3 basic methods to increase profit:
  • Increase the price (to widen the profit margin)
  • Decrease the costs (e.g. by sourcing cheaper suppliers, employing fewer people, cutting back on advertising)
  • Increasing the sales volume (More advertising or product development)
Increasing the price
An increase in the price will widen the profit margin (difference between the price and the cost) and each product sold will generate more profit.

- Most effective with products that are a necessity or have no close substitutes.
- If this is not true, then there is a danger that demand will move to competitors or rival products.






















Decreasing Costs

If there are no changes in demand --> It will increase the total profit.

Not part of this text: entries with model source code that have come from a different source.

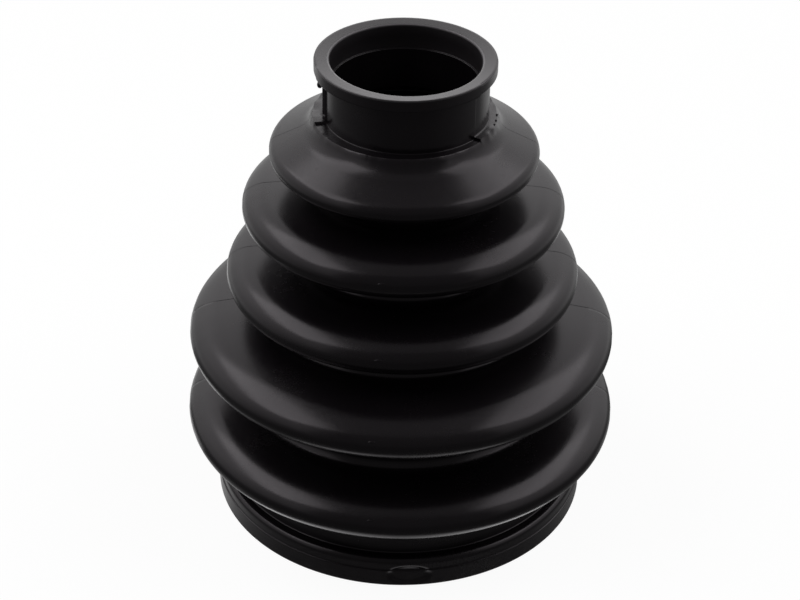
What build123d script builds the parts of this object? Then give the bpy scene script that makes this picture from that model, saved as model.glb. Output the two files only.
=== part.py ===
from build123d import *
from math import acos, asin, atan2, cos, degrees, hypot, radians, sin, sqrt, tan
import os

# Rubber bellows boot: one hollow moulding, open at both ends.
# Millimetres. +Z points from the large mouth to the small one.
# Origin: centre of the large mouth, in the plane of its end face.
# The front is the -Y side; angles round the boot are counted from it, positive towards +X.

# ---- overall; the heights below are stacked up from the large end face
wall = 2.0                     # wall of the bellows

# ---- small collar (neck)
rim_radius = 23.2              # flange ring at the small mouth
rim_height = 3.4
rim_edge = 0.5                 # rounding of the end face's outer edge
seat_radius = 21.4             # clamp seat of the side and back sectors
seat_length = 13.0             # clamp seat, rim ring to base ledge
front_seat_radius = 21.1       # the front sector's seat ...
front_seat_shift = 0.5         # ... and how far its mould slide sat towards +X
ledge_radius = 23.6            # base ledge below the seat
ledge_rise = 9.6               # base ledge above the top crest
ledge_lift = 0.7               # how much higher the ledge is on the side and back sectors
rim_chamfer = 1.2              # slope under the rim on the side and back sectors
mouth_radius = 19.2            # bore above its inner step
mouth_edge = 0.6               # rounding of the mouth's own edge
mouth_depth = 6.9
bore_radius = 18.7             # bore below the step
seams = (-74.0, 53.5, 171.0)   # where the three mould slides of the neck met, in degrees

# ---- bellows: crests from the top down
# (crest radius, rise above the crest below, nose radius, crown radius, flank angle above level);
# the lowest crest's rise is counted from the end face
crests = [
    (34.85, 16.2, 3.0, None, 26.0),
    (42.2, 19.8, 4.2, 9.0, 6.0),
    (46.8, 18.5, 4.3, 9.0, 6.0),
    (57.3, 24.9, 4.6, 12.0, 11.0),
    (58.6, 24.6, 4.5, 12.0, 11.0),
]
crown_from = 50.0              # nose gives way to crown at this normal angle, degrees above level
# valleys between them: (wall radius, rounding at the floor, rounding under the crest above)
valleys = [(22.6, 2.2, 2.2), (27.8, 2.2, 2.2), (37.6, 2.2, 2.2), (42.0, 3.0, 3.0)]
underside = 14.0               # slope of a crest's underside, degrees
flare_radius = 6.0             # hollow between the base ledge and the first cone

# ---- large collar (cuff)
cuff_radius = 51.0             # end flange
cuff_height = 8.8
cuff_edge = 1.6                # rounding of the flange's upper edge
lip_height = 5.1               # lower band of the flange, up to the mould line
lip_step = 0.25                # the band above it stands back by this
groove_radius = 48.0           # clamp seat above the flange
groove_round = 3.0
cuff_bore_radius = 45.4
cuff_bore_depth = 15.5

# ---- oval pocket in the front of the cuff, for a cavity mark that is left plain
pocket_width, pocket_height, pocket_depth = 11.6, 6.0, 0.5
pocket_angle, pocket_z = 3.6, 3.7

# ---- derived
crest_z = [sum(crest[1] for crest in crests[k:]) for k in range(len(crests))]
ledge_z = crest_z[0] + ledge_rise
rim_z = ledge_z + seat_length
height = rim_z + rim_height    # 130 mm from end face to end face
core_radius = (mouth_radius + front_seat_radius - front_seat_shift) / 2   # always inside every sector


def polar(centre, radius, angle):
    a = radians(angle)
    return (centre[0] + radius * cos(a), centre[1] + radius * sin(a))


class Section:
    """Half-section in (radius, height), drawn as arcs joined by straight lines."""

    def __init__(self, start):
        self.start = self.at = start
        self.edges = []

    def line(self, *points):
        for p in points:
            if hypot(p[0] - self.at[0], p[1] - self.at[1]) > 1e-6:
                self.edges.append(Line(self.at, p))
                self.at = p
        return self

    def arc(self, centre, radius, first, last):
        self.line(polar(centre, radius, first))
        end = polar(centre, radius, last)
        if abs(last - first) > 1e-4:
            self.edges.append(ThreePointArc(self.at, polar(centre, radius, (first + last) / 2), end))
            self.at = end
        return self

    def face(self):
        self.line(self.start)
        return Plane.XZ * make_face(Wire(self.edges))


def nose_centre(k):
    return (crests[k][0] - crests[k][2], crest_z[k])


def crown_centre(k):
    (r, z), nose, crown = nose_centre(k), crests[k][2], crests[k][3]
    return polar((r, z), crown - nose, crown_from + 180)


def flank_height(k, r):
    """Height of crest k's outer flank where its radius is r."""
    _, _, nose, crown, slope = crests[k]
    centre, radius = (crown_centre(k), crown) if crown else (nose_centre(k), nose)
    end = polar(centre, radius, 90 - slope)
    return end[1] + (end[0] - r) * tan(radians(slope))


def under_fillet(k, wall_radius, radius):
    """Fillet between the underside of crest k and the wall below it: its centre, and the
    angle at which the crest's nose ends."""
    (r, z), nose = nose_centre(k), crests[k][2]
    leave = polar((r, z), nose, underside - 90)
    x = wall_radius + radius
    if x <= leave[0] + radius * sin(radians(underside)):      # a straight underside lies between
        top = leave[1] - (leave[0] - x) * tan(radians(underside))
        return (x, top - radius / cos(radians(underside))), underside - 90, underside + 90
    drop = sqrt((nose + radius) ** 2 - (x - r) ** 2)          # nose and fillet touch
    return (x, z - drop), degrees(atan2(-drop, x - r)), degrees(atan2(drop, r - x))


def bellows_arcs(depth):
    """Arcs of the bellows surface lying `depth` inside the outer one, from the first cone to
    the cuff: (centre, radius, first angle, last angle)."""
    arcs = []
    for k, (_, _, nose, crown, slope) in enumerate(crests):
        if crown:
            wall_radius, floor_round, _ = valleys[k - 1]
            x = wall_radius + floor_round
            floor = (x, flank_height(k, x) + floor_round / cos(radians(slope)))
            arcs.append((floor, floor_round + depth, 180, 270 - slope))
            arcs.append((crown_centre(k), crown - depth, 90 - slope, crown_from))
            first = crown_from
        else:
            first = 90 - slope
        wall_radius, round_under = (valleys[k][0], valleys[k][2]) if k < len(valleys) \
            else (groove_radius, groove_round)
        centre, nose_end, fillet_start = under_fillet(k, wall_radius, round_under)
        arcs.append((nose_centre(k), nose - depth, first, nose_end))
        arcs.append((centre, round_under + depth, fillet_start, 180))
    return arcs


def flare():
    """Hollow that carries the first cone up to the base ledge: centre and its two angles."""
    slope = crests[0][4]
    x = ledge_radius + flare_radius
    z = flank_height(0, x) + flare_radius / cos(radians(slope))
    return (x, z), 180 + degrees(asin((z - ledge_z) / flare_radius)), 270 - slope


def body():
    """The revolved moulding, with the neck cut back to its core."""
    centre, first, last = flare()
    s = Section((mouth_radius, height - mouth_edge))
    s.arc((mouth_radius + mouth_edge, height - mouth_edge), mouth_edge, 180, 90)
    s.arc((rim_radius - rim_edge, height - rim_edge), rim_edge, 90, 0)
    s.line((rim_radius, rim_z), (core_radius, rim_z), (core_radius, ledge_z))
    s.arc(centre, flare_radius, first, last)
    for arc in bellows_arcs(0):
        s.arc(*arc)
    s.line((groove_radius, cuff_height))
    s.arc((cuff_radius - lip_step - cuff_edge, cuff_height - cuff_edge), cuff_edge, 90, 0)
    s.line((cuff_radius - lip_step, lip_height), (cuff_radius, lip_height), (cuff_radius, 0))
    # and back up the inside
    s.line((cuff_bore_radius, 0), (cuff_bore_radius, cuff_bore_depth))
    for c, radius, first, last in reversed(bellows_arcs(wall)):
        s.arc(c, radius, last, first)
    cone = crests[0][4]
    start = polar(nose_centre(0), crests[0][2] - wall, 90 - cone)
    s.line((bore_radius, start[1] + (start[0] - bore_radius) * tan(radians(cone))))
    s.line((bore_radius, height - mouth_depth), (mouth_radius, height - mouth_depth))
    return revolve(s.face(), Axis.Z)


def sector(points, first, last, shift=0.0):
    """Outline points turned through one mould slide of the neck, about a shifted axis."""
    face = Section(points[0]).line(*points[1:]).face()
    turned = revolve(face, Axis.Z, last - first)
    return Pos(shift, 0, 0) * Rot(0, 0, first - 90) * turned


def neck_sectors():
    left, right, back = seams
    inside = core_radius - 0.4
    plain = [(inside, ledge_z - 0.8), (ledge_radius, ledge_z - 0.8), (ledge_radius, ledge_z)]
    front_ledge = plain + [(inside, ledge_z)]
    front_seat = [(inside + front_seat_shift, ledge_z - 0.4), (front_seat_radius, ledge_z - 0.4),
                  (front_seat_radius, rim_z + 0.4), (inside + front_seat_shift, rim_z + 0.4)]
    side = plain + [(ledge_radius, ledge_z + ledge_lift), (seat_radius, ledge_z + ledge_lift),
                    (seat_radius, rim_z - rim_chamfer), (rim_radius, rim_z), (inside, rim_z)]
    return (sector(front_ledge, left, right)
            + sector(front_seat, left, right, front_seat_shift)
            + sector(side, right, back)
            + sector(side, back, left + 360))


def pocket():
    """Cutter of the oval pocket: an upright oval, kept to a thin shell of the flange."""
    oval = Plane.XZ * Ellipse(pocket_width / 2, pocket_height / 2)
    prism = extrude(Pos(0, -cuff_radius + 3, pocket_z) * oval, 6)
    shell = Pos(0, 0, pocket_z) * (Cylinder(cuff_radius + 2, pocket_height + 2)
                                   - Cylinder(cuff_radius - pocket_depth, pocket_height + 2))
    return Rot(0, 0, pocket_angle) * (prism & shell)


boot = body() + neck_sectors() - pocket()

os.makedirs("parts", exist_ok=True)
export_step(boot, "parts/bellows_boot.step")
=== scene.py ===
# %% [markdown]
# # A rubber bellows boot
# This lesson makes a moulded rubber boot with five folds, a small collar and a large collar.
# The real boot comes out of one mould, so here it is one closed mesh too. Nearly all of its
# shape follows one rule: a cross-section turned about an upright axis. The lesson writes
# that cross-section with arcs, lets Geometry Nodes turn it, and adds the few things that a
# mould leaves behind: steps between mould slides, seams, pips and a shallow pocket.
#
# The first cell loads the engineering model. It fixes where the boot stands and how large it is.

import math

import bpy
import mathutils
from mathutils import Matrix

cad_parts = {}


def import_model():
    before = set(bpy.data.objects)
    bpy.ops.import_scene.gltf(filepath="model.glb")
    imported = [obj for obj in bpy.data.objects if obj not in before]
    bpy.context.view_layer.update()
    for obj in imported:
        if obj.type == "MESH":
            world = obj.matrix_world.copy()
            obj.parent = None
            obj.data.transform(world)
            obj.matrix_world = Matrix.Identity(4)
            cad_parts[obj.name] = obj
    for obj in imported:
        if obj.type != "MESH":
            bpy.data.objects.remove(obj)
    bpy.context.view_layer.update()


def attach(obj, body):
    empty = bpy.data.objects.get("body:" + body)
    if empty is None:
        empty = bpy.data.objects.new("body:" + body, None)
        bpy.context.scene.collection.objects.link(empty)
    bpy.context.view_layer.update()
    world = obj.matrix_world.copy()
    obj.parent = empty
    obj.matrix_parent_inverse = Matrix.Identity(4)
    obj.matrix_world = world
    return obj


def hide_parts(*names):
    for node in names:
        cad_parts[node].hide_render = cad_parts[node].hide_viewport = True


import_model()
MM = 0.001

# %% [markdown]
# ## The camera
# A long lens from a little above keeps the folds nearly parallel, as in a catalogue
# picture. The camera is turned by three plain angles, so that each can be changed alone:
# it looks along +Y, then it turns a little, tilts down, and rolls about its line of sight.

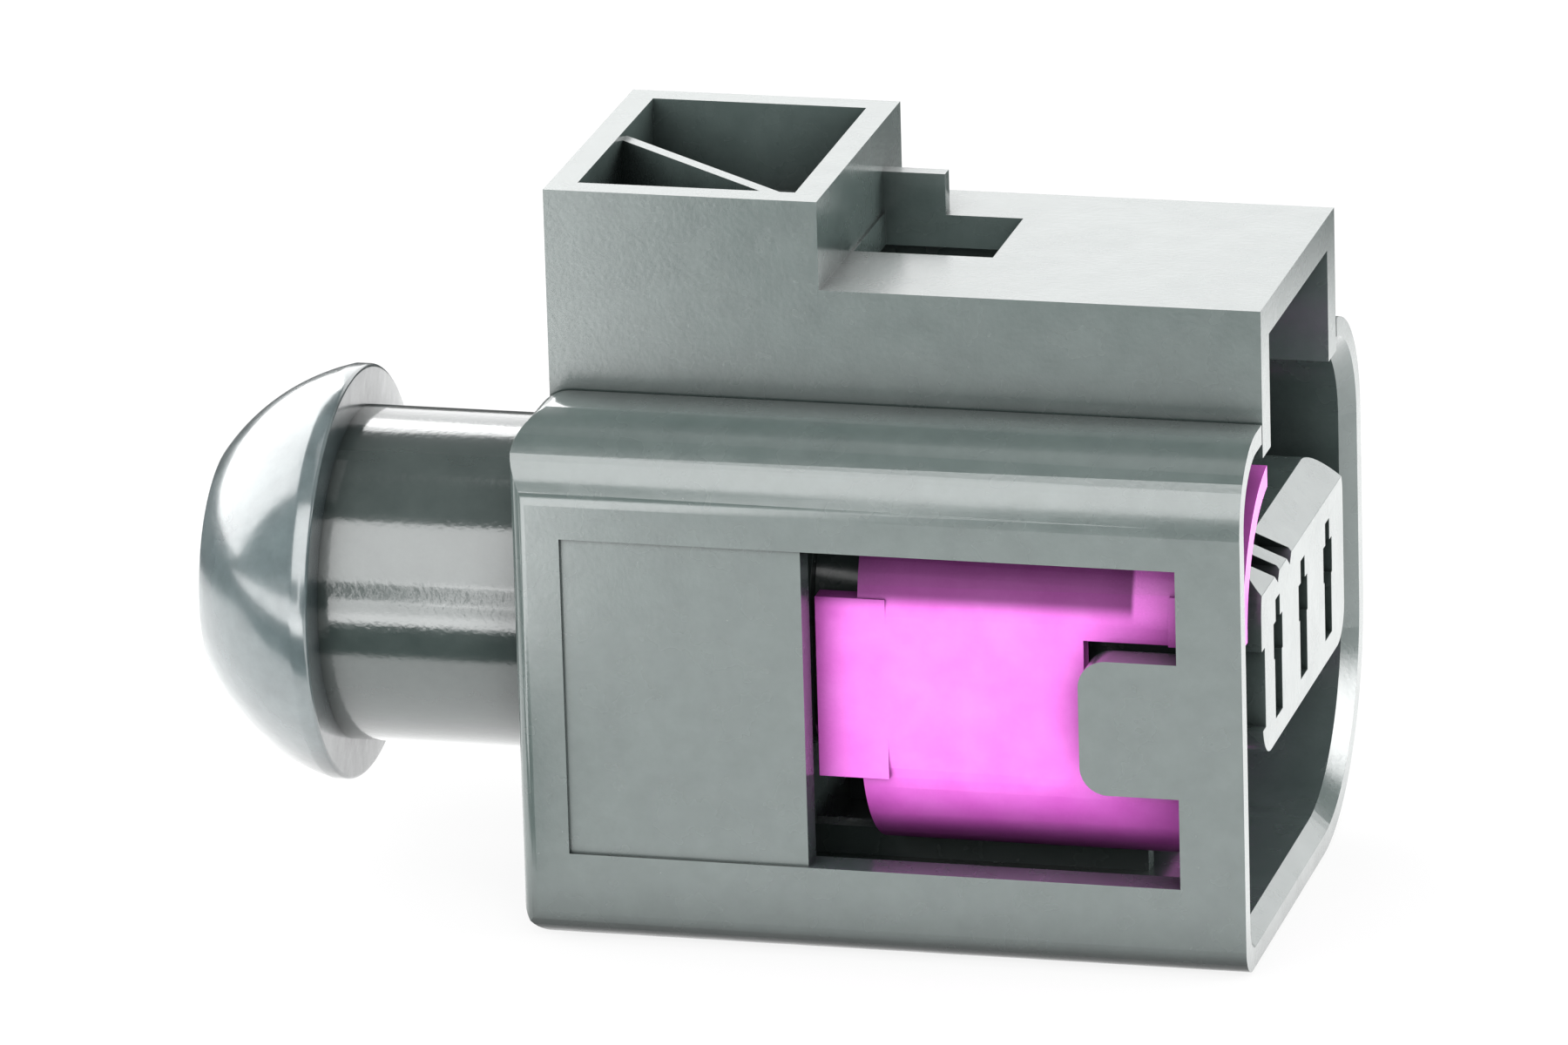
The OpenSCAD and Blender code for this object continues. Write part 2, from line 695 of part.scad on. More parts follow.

If changes in costs leads or a decrease in quality or efficiency --> Demand for the product will fall.
Could happen because inferior raw materials are being used or workers accepting a lower wage are less motivated and so less efficient than those being paid a higher wage.

Also by reducing overheads (Such as rent, office expenses and machinery costs) - the costs could damage sales. E.g. a retail outlet may be reluctant to move premises with a lower rent if the new location is less accessible to customers. In this case, the savings in costs may be much lower than the decline in sales revenue caused by the unfavourable location.

Other methods of improving profit/profitability
  • Investment in fixed assets - Buying new equipment, buildings or vehicles can allow the business to EXPAND its scale of operation and possibly IMPROVE both the EFFICIENCY of production and the QUALITY of the product. As a result, the business could increases its profits by achieving higher sales volume, charging a higher price and cutting its costs.
  • Product development - Introduce new, unique products in order to attract more customers. Could allow a higher price to be charged too.
  • Marketing - Encourages customers to buy more of the business' products. (e.g. A clever advertising campaign or a sponsorship). Increases the value of the product to the customer, this enables a higher price to be charged. Although marketing adds to the costs of the business, these extra costs should be offset by the additional revenue generated, so profit should increase.
  • Human Resource Strategies - Careful selection, recruitment and training of staff + Motivation Strategies --> Greater efficiency of the workforce --> Greater output --> Higher quality products --> Better customer service --> Higher profits 
Distinction between cash and profit

Profitable firms may be short of cash as:
- Its wealth may lie in assets rather than cash (High stock levels)
- Wealth will be in debtors rather than cash (Gives credit)
- Pay dividends to shareholders
- Repaying a long-term loan

Liquidity: The ability to convert an asset into cash without loss or delay.

A firm may buy an asset and expect to make a profit from it in the future. However, cash payments for this asset may lead to the firm being unable to pay suppliers or workers. This could lead to liquidation, forcing the firm to close and sell its assets in order to make these cash payments.